21 thoughts on “Reading Outside Your Usual Cultural Space

  1. Jamie, I always read yours posts. I like them. Thanks.
    If you can, see my film MINHA POESIA (MY POETRY). I show how my mother make poetry with Just her eyes moviments. She lives to write and writes to live. This is true.

    thanks, darling. Hug.
    Leide Jacob.

    • Leide, thank you so much for sharing this. I am so moved by your mother’s story and by your beautiful film. Truly, there is such fire in the human spirit. I am in awe of the work your mother does and also of the way you collaborate with her. Love knows no bounds, and that is a beautiful thing even when it breaks your heart. Thank you, again. You have given me the gift of insight into a different perspective and also the gift of deep gratitude.

  2. Great idea, and great recommendations, thank you! As someone who writes alternate world fantasy, I’m always looking for more insights and ideas and lived experiences from cultures other than my own. It’s so easy to accidentally fall into the typical faux-Medieval mindset that so many fantasies are set in, I need all the help I can get imagining myself in another world.

    • You’re very welcome, Joy. Nice to see you. 🙂
      I hadn’t thought of that application specifically, but you’re right. Taking intentional journeys into other experiences can certainly help us create our own unique worlds. The challenge is to balance our own imaginations with real-world influences, and to steer clear of cultural appropriation. I wasn’t very familiar with that term until I listened to a few of the related podcasts from the excellent team at Writing Excuses. Here is a link to the search results if you’re interested: https://writingexcuses.com/?s=cultural+appropriation It’s always a concern with world building (even fantasy worlds). I’m still learning, but some of these conversations were helpful. Happy writing!

      • I agree, it’s a big concern of mine too. I try to be as sensitive as I can, because whenever you start mixing together pieces and ideas from various cultures into a new one, no matter how “alien” you try to make it, it seems someone sees themselves in it anyway. I had someone criticize one of my cultures’s religions because it was “too derivative of Christianity” — based on what? Because it has an afterlife. Well gee, there aren’t that many options there in terms of what happens after you die, and there are multiple real-world religions that have all of them.

      • It is some sticky territory, to be sure. I am aware and careful and respectful, but you also have to be careful not to let your anxiety stunt your imagination and creativity. It’s a place of tension for me, for sure.

    • Thank you for those recommendations. They are both new to me, and I have made a note. 🙂

  3. Thank you. This is an interesting and appreciated post. I have always read prolifically but now in senior years I am very selective. I do not go to the dark and grim. The world around us is dark and grim enough. I now choose to journey in the books that take me to Hope. these often go through dark places but never, never leave the reader there. How hard it is to be discerning in all choices .

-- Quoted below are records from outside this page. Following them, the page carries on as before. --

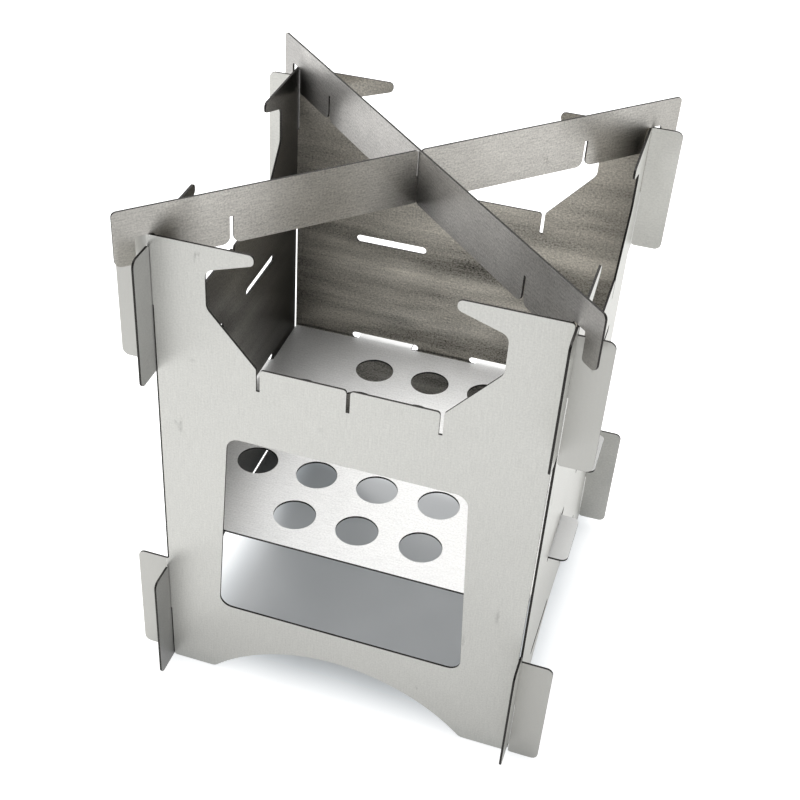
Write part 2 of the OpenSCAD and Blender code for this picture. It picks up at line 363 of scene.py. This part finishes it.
def smudge_group():
    """Handling marks: large faint clouds, soft bands along the sheet, and a few small scuffs."""
    tree = new_tree(
        "handling_marks", [("Vector", "Vector", None)],
        [("Cloud", "Float", None), ("Band", "Float", None), ("Scuff", "Float", None)])
    w = Wiring(tree)
    vector = w.node("NodeGroupInput").outputs["Vector"]
    cloud = w.math("SUBTRACT", w.noise(vector, CLOUD_WAVES, detail=4.0, rough=0.6), 0.5)
    band = w.math("SUBTRACT", w.noise(w.scaled(vector, BAND_WAVES), 1.0, rough=0.6), 0.5)
    areas = w.spread(w.noise(vector, SCUFF_AREA_WAVES, detail=2.0), *SCUFF_AREA_LEVELS)
    marks = w.noise(w.scaled(vector, SCUFF_STRETCH), SCUFF_WAVES, detail=2.0)
    scuff = w.math("MULTIPLY", areas, w.spread(marks, *SCUFF_LEVELS))
    w.node("NodeGroupOutput", {"Cloud": cloud, "Band": band, "Scuff": scuff})


def shade_and_light_group():
    """Painted shade beside the stove's upright corners and beside the bars' crossing, where shade falls
    between parts.

    Outside is 1 past the corners, after growing over the distance Soft.
    Corner is 1 on a corner line and fades to 0 at Reach. It is left out where Outside is 1 and near the front
    right corner: it is 0 where y - x is less than Side, and whole from SIDE_FADE further on.
    Crossing is 1 at the axis and fades to 0 at Reach, in front of it only.
    Corner and Crossing are whole from TOP_FADE below Top downwards, and 0 from Top upwards.
    Rim grows towards the upper rim and lightens the faces there as painted light, and Pit is 1 below the
    lowest grate level, as painted shade. Left is 1 beside the left wall and fades to 0 past the middle, as
    painted shade.
    """
    tree = new_tree(
        "painted_shade_and_light",
        [("Place", "Vector", None), ("Half width", "Float", 0.08), ("Reach", "Float", 0.025),
         ("Side", "Float", -0.12), ("Top", "Float", 1.0), ("Soft", "Float", 0.0004)],
        [("Corner", "Float", None), ("Crossing", "Float", None), ("Outside", "Float", None),
         ("Rim", "Float", None), ("Pit", "Float", None), ("Left", "Float", None)])
    w = Wiring(tree)
    given = w.node("NodeGroupInput").outputs
    place = w.node("SeparateXYZ", {0: given["Place"]}).outputs
    x, y, z = place["X"], place["Y"], place["Z"]
    past_x, past_y = (w.math("SUBTRACT", w.math("ABSOLUTE", part), given["Half width"]) for part in (x, y))
    past = w.math("SUBTRACT", w.math("MAXIMUM", past_x, past_y), TABS_FROM)
    outside = w.spread(w.math("DIVIDE", past, given["Soft"]), -1.0, 0.0)
    inside = w.math("SUBTRACT", 1.0, outside)
    below_top = w.spread(w.math("SUBTRACT", z, given["Top"]), -TOP_FADE, 0.0, 1.0, 0.0)
    side = w.spread(w.math("SUBTRACT", w.math("SUBTRACT", y, x), given["Side"]), 0.0, SIDE_FADE)
    near = []
    for parts in ((past_x, past_y), (x, y)):
        apart = w.node("CombineXYZ", {"X": parts[0], "Y": parts[1], "Z": 0.0}).outputs[0]
        share = w.math("DIVIDE", w.length(apart), given["Reach"])
        near.append(w.math("MULTIPLY", w.spread(share, 0.0, 1.0, 1.0, 0.0), below_top))
    corner = w.math("MULTIPLY", near[0], w.math("MULTIPLY", side, inside))
    crossing = w.math("MULTIPLY", near[1], w.spread(y, -CROSSING_FADE, 0.0, 1.0, 0.0))
    pit = w.math("MULTIPLY", w.spread(z, *PIT_HEIGHTS, 1.0, 0.0), inside)
    w.node("NodeGroupOutput", {
        "Corner": corner, "Crossing": crossing, "Outside": outside, "Rim": w.spread(z, *RIM_HEIGHTS),
        "Pit": pit, "Left": w.spread(x, *LEFT_PLACES, 1.0, 0.0)})


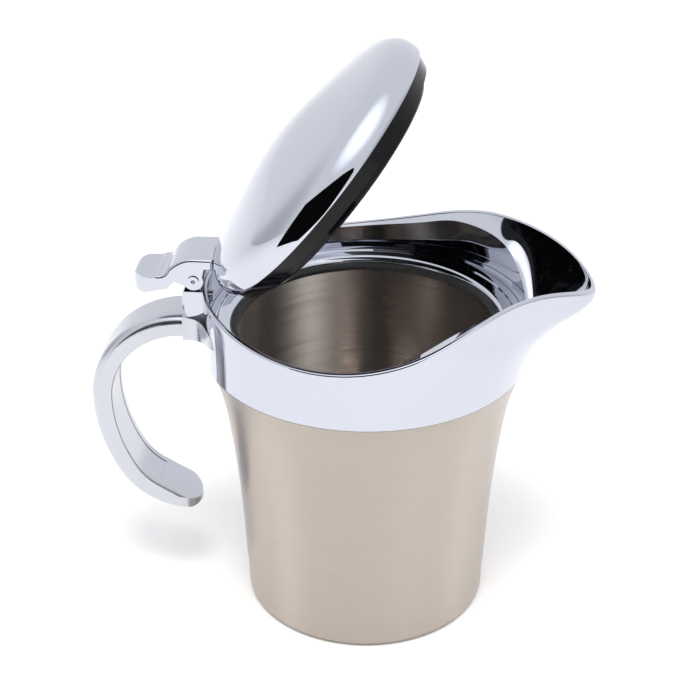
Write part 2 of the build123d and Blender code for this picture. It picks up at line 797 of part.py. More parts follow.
# Thumb lever: a strap from the lid over the pin, two cheeks and a dished tab
with BuildPart() as thumb_lever:
    with BuildSketch(lever_section):
        with BuildLine():
            strap = Line((strap_root_x, strap_top), (0, strap_top))
            back = Spline(strap @ 1, *lever_back, tab_start, tangents=[(-1, 0), (-1, 0)])
            Spline(back @ 1, tab_dish, tab_tip, *tab_end, tab_heel, *tab_under, tab_root)
            Polyline(tab_root, strap_bend, (strap_low_x, strap_low), (strap_root_x, strap_low), strap @ 0)
        make_face()
    extrude(amount=lever_half, both=True)
    with BuildSketch(Plane.XY):
        with Locations((hinge_x + tab_end_x + tab_corner, 0)):
            Rectangle(2 * tab_corner + 2 * cut_past, 3 * lever_half)
            Rectangle(2 * tab_corner, 3 * lever_half, align=(Align.MIN, Align.CENTER), mode=Mode.SUBTRACT)
        with Locations((hinge_x + tab_end_x + tab_corner, 0)):
            Ellipse(tab_corner, lever_half, mode=Mode.SUBTRACT)
    extrude(amount=2 * hinge_z, mode=Mode.SUBTRACT)
    for side in (-1, 1):
        with BuildSketch(lever_section.offset(-side * cheek_inner)):
            Circle(cheek_r)
            with BuildLine():
                Polyline(*cheek_web, cheek_web[0])
            make_face()
        extrude(amount=-side * (lever_half - cheek_inner))
    add(lid_stock.part, mode=Mode.SUBTRACT)
    lever_edges = thumb_lever.faces().filter_by(Axis.Y).edges().filter_by(GeomType.CIRCLE, reverse=True)
    outer_edges = lever_edges.filter_by(lambda edge: abs((edge @ 0.5).Y) > lever_half - radius_match)
    fillet(outer_edges.filter_by_position(Axis.Z, hinge_z + lever_fillet, hinge_z + lid_r), lever_fillet)
    add(pin_along_y(hinge_x, hinge_z, pin_r, -lever_half, lever_half), mode=Mode.SUBTRACT)
    for side in (-1, 1):
        add(lever_screw_bar(side, screw_r), mode=Mode.SUBTRACT)
thumb_lever.part.label = "thumb_lever"
export_step(thumb_lever.part, "parts/thumb_lever.step")

# Screws: two hold the handle and one the hinge block from inside the collar, two hold the lever
with BuildPart() as handle_screws:
    for side in (-1, 1):
        add(handle_screw_bar(side, screw_r))
        seat = Plane(origin=(handle_screw_seat, side * handle_screw_y, handle_screw_z), z_dir=(-1, 0, 0))
        add(screw_head(seat))
handle_screws.part.label = "handle_screws"
export_step(handle_screws.part, "parts/handle_screws.step")

with BuildPart() as block_screw:
    add(block_screw_bar(screw_r))
    add(screw_head(Plane(origin=(knuckle_screw_seat, 0, knuckle_screw_z), z_dir=(-1, 0, 0))))
block_screw.part.label = "block_screw"
export_step(block_screw.part, "parts/block_screw.step")

with BuildPart() as lever_screws:
    for side in (-1, 1):
        add(lever_screw_bar(side, screw_r))
        add(screw_head(lever_screw_seat_plane(side)))
lever_screws.part.label = "lever_screws"
export_step(lever_screws.part, "parts/lever_screws.step")
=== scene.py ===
# %% [markdown]
# # An insulated gravy boat
#
# A gravy boat of this kind is two pots in one: a brushed outer shell, a brushed inner cup, and
# nothing but vacuum between them. A chromed collar with a long spout is fitted on top, and a
# foam-filled lid is hinged at the back, over the handle.
#
# Most shapes come from the CAD model, so the first step only loads it. Three pieces are made again
# here, because a mirror shows every facet and every change of a curve: the collar, the ring that the
# lid sits on, and the lid's dome. The rest of the work is what the eye reads as metal: how each
# piece was polished or brushed, and the light around it.

from math import atan2, cos, degrees, hypot, pi, radians, sin, tan

import bpy
import numpy as np
from mathutils import Matrix, Vector


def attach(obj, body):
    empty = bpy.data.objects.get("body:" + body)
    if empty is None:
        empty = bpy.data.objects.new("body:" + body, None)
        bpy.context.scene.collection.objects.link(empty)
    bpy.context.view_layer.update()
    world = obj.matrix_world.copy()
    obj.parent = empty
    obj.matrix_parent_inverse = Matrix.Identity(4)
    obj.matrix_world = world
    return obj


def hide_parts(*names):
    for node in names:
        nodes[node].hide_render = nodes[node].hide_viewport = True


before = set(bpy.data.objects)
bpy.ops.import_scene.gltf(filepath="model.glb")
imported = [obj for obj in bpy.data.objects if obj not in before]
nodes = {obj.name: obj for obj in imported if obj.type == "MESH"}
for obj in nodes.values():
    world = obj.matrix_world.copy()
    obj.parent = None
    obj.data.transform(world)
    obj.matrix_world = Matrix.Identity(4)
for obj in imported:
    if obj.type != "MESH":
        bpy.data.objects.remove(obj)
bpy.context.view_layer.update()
mm = 0.001

# %% [markdown]
# ## How a finish is built
#
# Every finish below is one Principled shader with a few nodes in front of it. They read Object
# coordinates, so a pattern has the same size on every piece and doesn't slide when the lid moves.
# The helpers keep each finish short: one starts a material, one adds a noise, one squeezes a noise
# into a range of values, one turns it into a colour, and one into a fine relief.

# %% Helpers for the finishes


def new_finish(name, colour, metallic, roughness, **others):
    """A material with a Principled shader, its plain values set on the shader's own sockets."""
    material = bpy.data.materials.new(name)
    material.use_nodes = True
    shader = material.node_tree.nodes["Principled BSDF"]
    shader.inputs["Base Color"].default_value = (*colour, 1.0)
    shader.inputs["Metallic"].default_value = metallic
    shader.inputs["Roughness"].default_value = roughness
    for socket, value in others.items():
        shader.inputs[socket.replace("_", " ")].default_value = value
    return material, shader


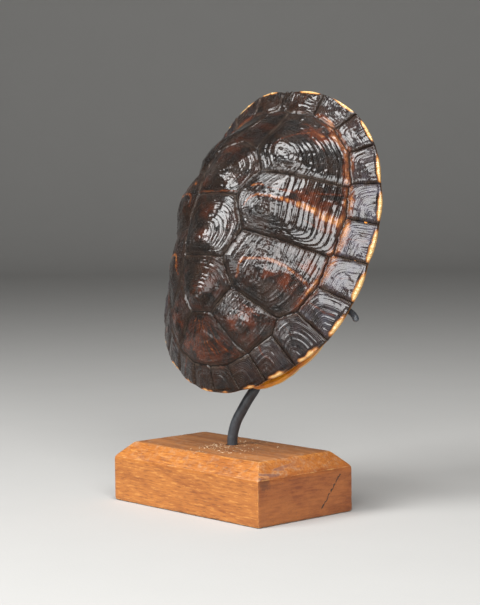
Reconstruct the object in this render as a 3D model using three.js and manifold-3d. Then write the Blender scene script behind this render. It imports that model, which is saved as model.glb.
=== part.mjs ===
// A pond turtle's whole shell, held tail down by a bent steel cradle over a bevelled hardwood block.
// Millimetres, +Z up. The origin is the middle of the block's underside, and the shell's back faces -Y.
import * as THREE from 'three';
import { mergeVertices } from 'three/addons/utils/BufferGeometryUtils.js';
import Module from 'manifold-3d';

const wasm = await Module();
wasm.setup();

// Driving dimensions of the block
const blockLength = 145.5;
const blockDepth = 83.5;
const blockHeight = 40;
const blockBevel = 10;

// Driving dimensions of the cradle
const stemRadius = 3.5;
const armRadius = 2.1;
const rodSides = 10;
const stemSteps = 28;
const armSteps = 48;
const fitGap = 0.5;
const holeRadius = 4.2;
const holeDepth = 22;
const holeSides = 20;
const rodFoot = [-3.2, 4.6];

// The shell's own frame has x to the animal's right, y to its head and z out of its back
const shellPlace = new THREE.Vector3(2.5, 29, 173.5);
const shellLean = THREE.MathUtils.degToRad(65.6);
const shellTurn = THREE.MathUtils.degToRad(4.6);

// Driving dimensions of the shell
const backStep = 6;
const bellyStep = 8;
const spineHalf = 62;
const wall = 5;
const rimEdge = { height: 2.6, slant: 0.6 };
const rimFold = { width: 12.5, depth: 8, step: 3 };
const rimBulge = 1.3;
const groove = { depth: 0.9, halfWidth: 1.5 };
const belly = { edge: 2.4, wall: 5, edgeWidth: 4, groove: 0.5, bulge: 0.8 };

// Corners where the scutes of the back meet, right half, in the shell's frame
const backCorners = {
  nuchalFront: [0, 104, 17],
  nuchalRim: [4, 104, 17],
  nuchalBack: [3, 90, 18.5],
  keel12: [0, 56, 44.5],
  keel23: [0, 15, 54.5],
  keel34: [0, -28, 52],
  keel45: [0, -62.5, 38],
  keelEnd: [0, -92.5, 15.5],
  tail: [0, -106, 5],
  v1front: [9, 87.5, 20.5],
  v12: [17, 49, 46.5],
  v2side: [25.5, 34, 45.5],
  v23: [16.5, 14, 53.5],
  v3side: [25, -7.5, 47],
  v34: [17, -28, 50],
  v4side: [23, -44.5, 39.5],
  v45: [8.5, -62.5, 37.5],
  v5side: [24.5, -79, 22],
  m12in: [27, 87, 15.5],
  m23in: [45, 79, 11],
  m34in: [60.5, 63.5, 7.5],
  m45in: [69, 42, 6],
  m56in: [72, 18, 5.5],
  m67in: [71, -8, 6.5],
  m78in: [67, -31, 8.5],
  m89in: [58.5, -50, 12],
  m910in: [45.5, -67.5, 15],
  m1011in: [31.5, -82, 16.5],
  m1112in: [15, -91, 16],
  c12out: [68, 39, 6.5],
  c23out: [69.5, -10, 8],
  c34out: [48, -56.5, 16.5],
  m12rim: [28.5, 103.5, 13],
  m23rim: [54, 92.5, 5],
  m34rim: [71, 73, -1.5],
  m45rim: [81, 47.5, -6],
  m56rim: [86.5, 20, -8.5],
  m67rim: [86.5, -7.5, -8.5],
  m78rim: [84, -34.5, -7.5],
  m89rim: [74, -61.5, -5],
  m910rim: [57.5, -81.5, 0],
  m1011rim: [39, -94, 2.5],
  m1112rim: [20.5, -102.5, 3.5],
};

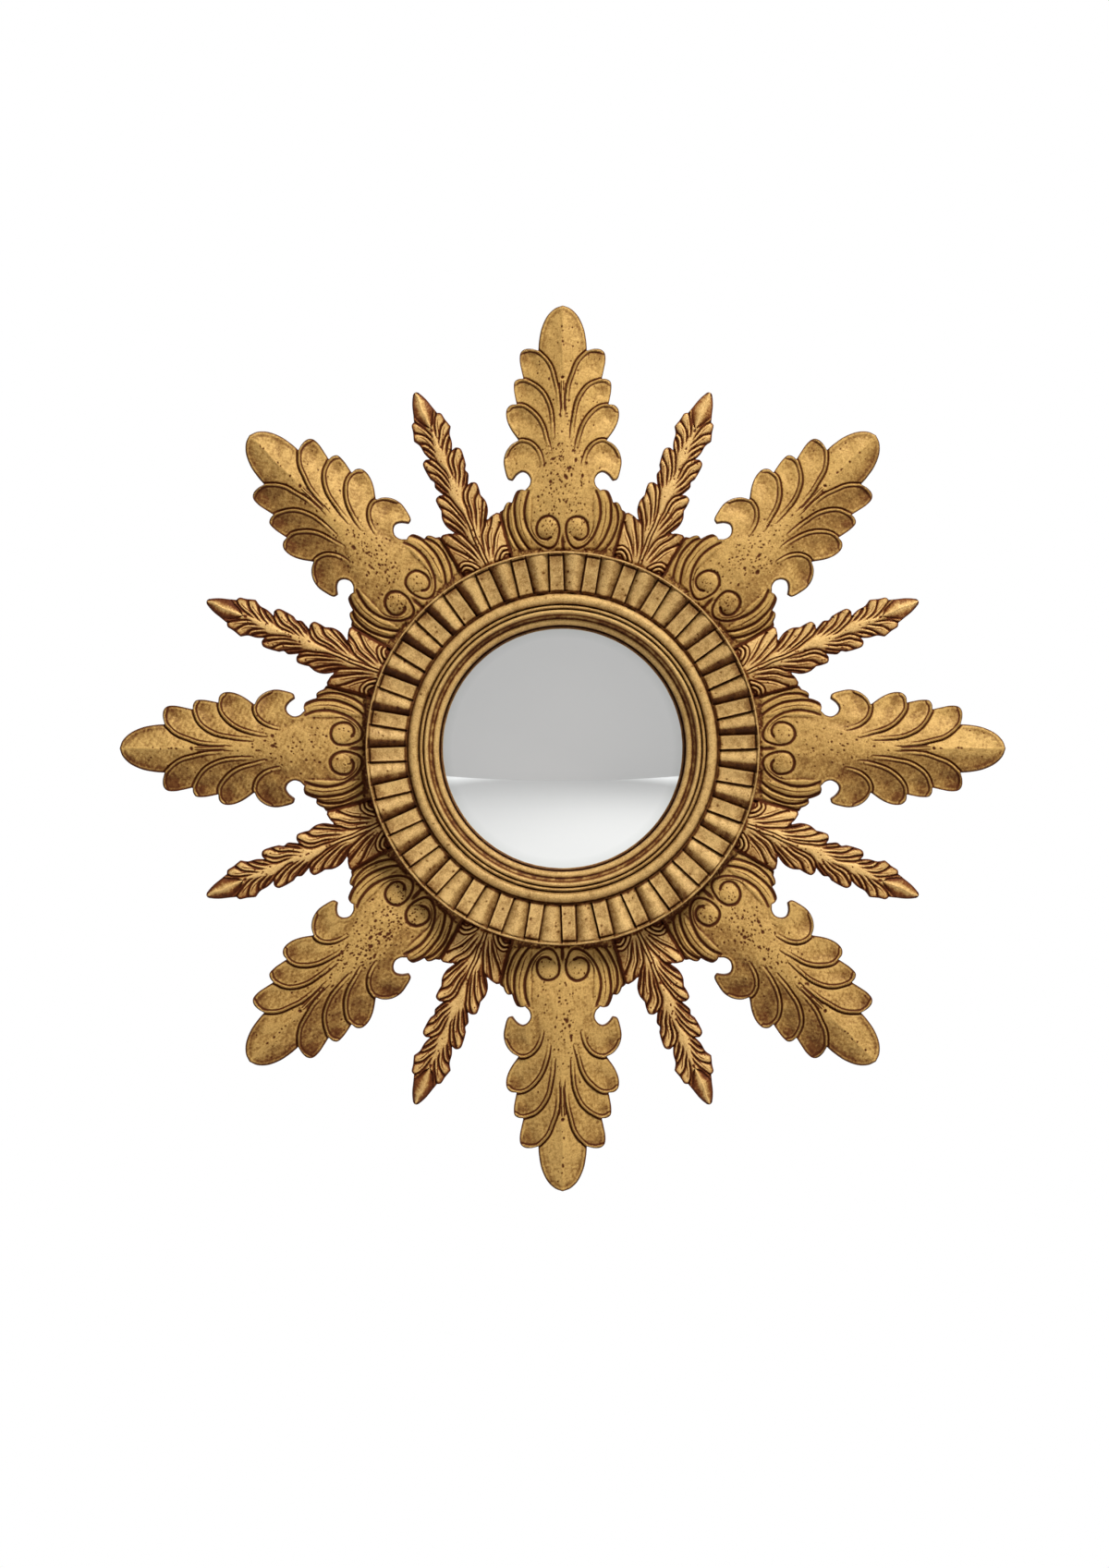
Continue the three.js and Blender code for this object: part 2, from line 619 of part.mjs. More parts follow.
const leaf = geometryOf(leafRay());
const frond = geometryOf(frondRay());
around(RAY_PAIRS, 0).forEach((angle, i) => {
  const between = angle + RAY_PITCH;
  place(`leaf_ray_${i + 1}`, leaf, GILT, { clockwise: angle, height: RAY_BACK });
  place(`frond_ray_${i + 1}`, frond, GILT, { clockwise: between, height: RAY_BACK });
  const screw = countersunkScrew(RAY_SCREW);
  place(`leaf_screw_${i + 1}`, screw, ZINC, { clockwise: angle, up: RAY_SCREW_CIRCLE });
  place(`frond_screw_${i + 1}`, screw, ZINC, { clockwise: between, up: RAY_SCREW_CIRCLE });
});

place('ring_moulding', geometryOf(ringMoulding()), GILT);
ringScrewAngles.forEach((clockwise, i) => {
  const at = { clockwise, up: RING_SCREW_CIRCLE };
  place(`ring_screw_${i + 1}`, countersunkScrew(RING_SCREW), ZINC, at);
});
place('reeded_slip', slipGeometry(), GILT);
place('glazing_strip', stripGeometry(), FOAM);
place('convex_glass', glassGeometry(), SILVERED);
place('packing_pad', padGeometry(), FOAM);
place('backing_board', boardGeometry(), HARDBOARD);

buttonAngles.forEach((clockwise, i) => {
  const at = { clockwise, up: BUTTON_CIRCLE };
  place(`turn_button_${i + 1}`, turnButton(), ZINC, at);
  place(`button_screw_${i + 1}`, panScrew(BUTTON.thickness), ZINC, at);
});

place('hanger_strap', geometryOf(strap()), BRASSED);
STRAP.screws.forEach((below, i) => {
  place(`hanger_screw_${i + 1}`, panScrew(STRAP.thickness), BRASSED, { up: HANGER_TOP - below });
});
place('hanging_ring', hangRing(), BRASSED, { height: -PIN_DEPTH, up: HANGER_TOP });

[-PAD_SPREAD, PAD_SPREAD].forEach((angle, i) => {
  const pad = peg(PAD_RADIUS, -WALL_GAP, -FIT, CARRIER_OUTER - PAD_INSET, 20);
  place(`wall_pad_${i + 1}`, pad, RUBBER, { clockwise: 180 + angle });
});

export default mirror;
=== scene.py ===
import math

import bmesh
import bpy
import numpy as np
from mathutils import Matrix, Vector


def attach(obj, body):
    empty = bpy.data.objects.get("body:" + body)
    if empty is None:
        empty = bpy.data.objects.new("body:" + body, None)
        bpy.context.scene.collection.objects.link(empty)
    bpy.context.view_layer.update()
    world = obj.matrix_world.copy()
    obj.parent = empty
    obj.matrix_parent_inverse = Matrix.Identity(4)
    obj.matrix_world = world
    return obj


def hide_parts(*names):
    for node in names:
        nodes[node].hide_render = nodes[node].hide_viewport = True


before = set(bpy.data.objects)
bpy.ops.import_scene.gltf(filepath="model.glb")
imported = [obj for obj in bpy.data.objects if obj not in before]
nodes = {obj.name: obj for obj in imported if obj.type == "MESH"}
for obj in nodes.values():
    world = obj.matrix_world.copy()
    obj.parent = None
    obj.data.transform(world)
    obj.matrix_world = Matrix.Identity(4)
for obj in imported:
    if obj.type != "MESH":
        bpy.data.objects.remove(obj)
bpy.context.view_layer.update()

# ---- carrier ring ----
# The mirror is built on a ring of birch plywood, 12 mm thick, that lies hidden behind the rays.
# It is cut out with a router, and its edge shows the plies.

MM = 0.001
CARRIER_INNER = 106 * MM
CARRIER_OUTER = 170 * MM
CARRIER_THICKNESS = 12 * MM
PLIES = 9


def new_finish(name):
    """A material with its node tree and its shader."""
    finish = bpy.data.materials.new(name)
    finish.use_nodes = True
    tree = finish.node_tree
    return finish, tree, tree.nodes["Principled BSDF"]


def add(tree, kind, inputs=None, **settings):
    """A node whose inputs take numbers or other nodes' outputs."""
    made = tree.nodes.new(kind)
    for key, value in settings.items():
        setattr(made, key, value)
    for key, value in (inputs or {}).items():
        if isinstance(value, bpy.types.NodeSocket):
            tree.links.new(value, made.inputs[key])
        else:
            made.inputs[key].default_value = value
    return made


def sum_of(tree, *parts):
    """The sum of outputs, each with its own share: (output, share, middle)."""
    total = None
    for output, share, middle in parts:
        moved = add(tree, "ShaderNodeMath", {0: output, 1: middle}, operation="SUBTRACT").outputs[0]
        scaled = add(tree, "ShaderNodeMath", {0: moved, 1: share}, operation="MULTIPLY").outputs[0]
        if total is None:
            total = scaled
        else:
            total = add(tree, "ShaderNodeMath", {0: total, 1: scaled}, operation="ADD").outputs[0]
    return total


def linear(red, green, blue):
    """A colour picked as it looks on a screen (0 to 255), as the shader's linear numbers."""
    def one(value):
        value /= 255
        return value / 12.92 if value <= 0.04045 else ((value + 0.055) / 1.055) ** 2.4
    return (one(red), one(green), one(blue), 1)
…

    • I completely understand, Faye. It is true that the real world has enough darkness and strife in it. Like you, I have chosen to steer clear of fictional darkness in some of my entertainment (TV and movies, for instance). I did force myself to read the books I shared in this list. I wasn’t looking forward to them as an escape or even an enjoyable journey, but I felt I had to “do the work,” as they say. The Hate U Give actually did turn out to be pretty hopeful, so if you feel an urge to try any of these, I’d recommend that one.
      I have one more “heavy” book I’m reading now (Heart Berries by Terese Marie Mailhot, an indigenous writer), and then I’m switching over to some FUN books for a while. I just purchased two from a great indie bookstore in Portsmouth NH that should fit the bill quite nicely! 🙂

  4. I’ve recently read Who Fears Death, by another Nigerian woman, named Nnedi Okorafor. I was ready for another perspective on fantasy fiction, and I have to tell you, this book was amazing. I’m putting Children of Blood and Bone on my TBR list. Thanks for this great list of culturally diverse books!

  5. Another book I picked up at our local library is a wildly dark novel by another writer who hails from Nigeria. Akwaeke Emezi is an Igbo and Tamil writer whose narrative in Freshwater often feels more like poetry than a linear story. Her themes are difficult and frightening, and her tale is interwoven with the mythology of gods that are so different from the Judeo-Christian one most of us are familiar with; but it’s these challenging aspects of the work that make it so fascinating and so valuable.